A few weeks ago my small granddaughter informed the clerk at Harmon's grocery store that "You need to clean your store."  Taken aback the clerk asked if she'd found something dirty. Little Jen pointed to the array of Halloween spider webs overhead.  "'piders!  Get a broom." 

 

Attending a baptismal service for one of my grandchildren, the then two-year-old impressed me with his generosity when he passed out candy-like fruit chews to every child around us until I realized he was only giving away the blue ones which he adamantly disliked. 

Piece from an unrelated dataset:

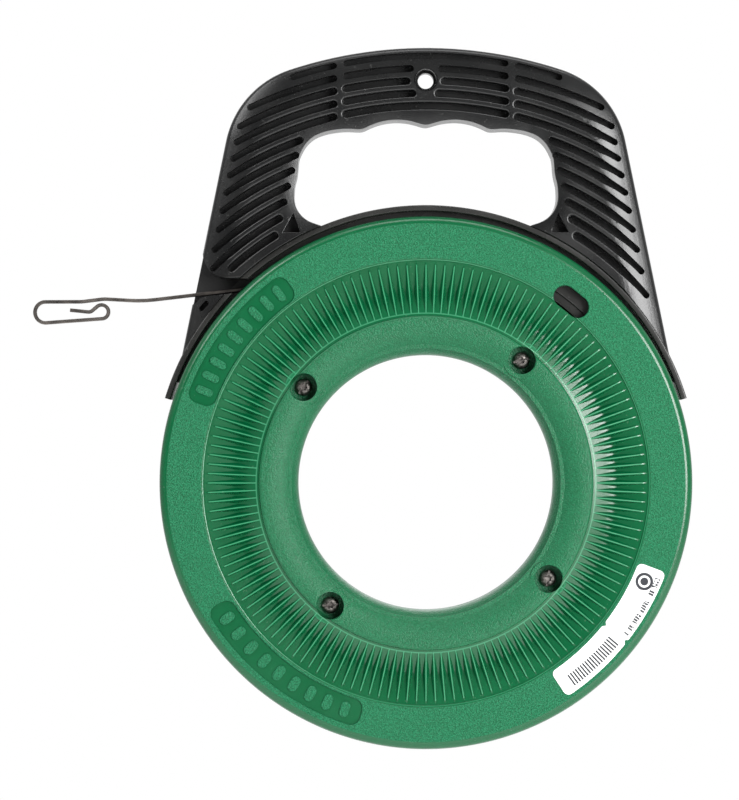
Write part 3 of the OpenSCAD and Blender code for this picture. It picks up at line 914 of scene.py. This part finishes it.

As foster parents we once were blessed with a half-starved two-year-old who had never had solid food.  Slowly we added fruits, vegetables, and cereals to his diet.  He stood by anxiously waiting every time I baked cookies. He became an enthusiastic fan of cookies warm from the oven. Then came a day when my husband and I sat in church with him between us waiting for the sacrament prayer to begin.  All was quiet, then the other ward that shared our building rang a bell to signal their class time was ending.  Andy jumped to his feet shouting, "Cookie done, Mommy!" 

When it came time for our first grandson to get a haircut, I somehow got elected to do the honors. Chris wiggled and ducked, turned his head, and refused to sit still.  Finally I handed him a cookie, hoping it would distract him long enough to get the job done.  He sat still for about a minute and I cut quickly, letting his hair drop wherever. He then solemnly handed back the cookie, telling me, "Don't like fuzzy cookie." The cookie was covered with fine, blonde hair. 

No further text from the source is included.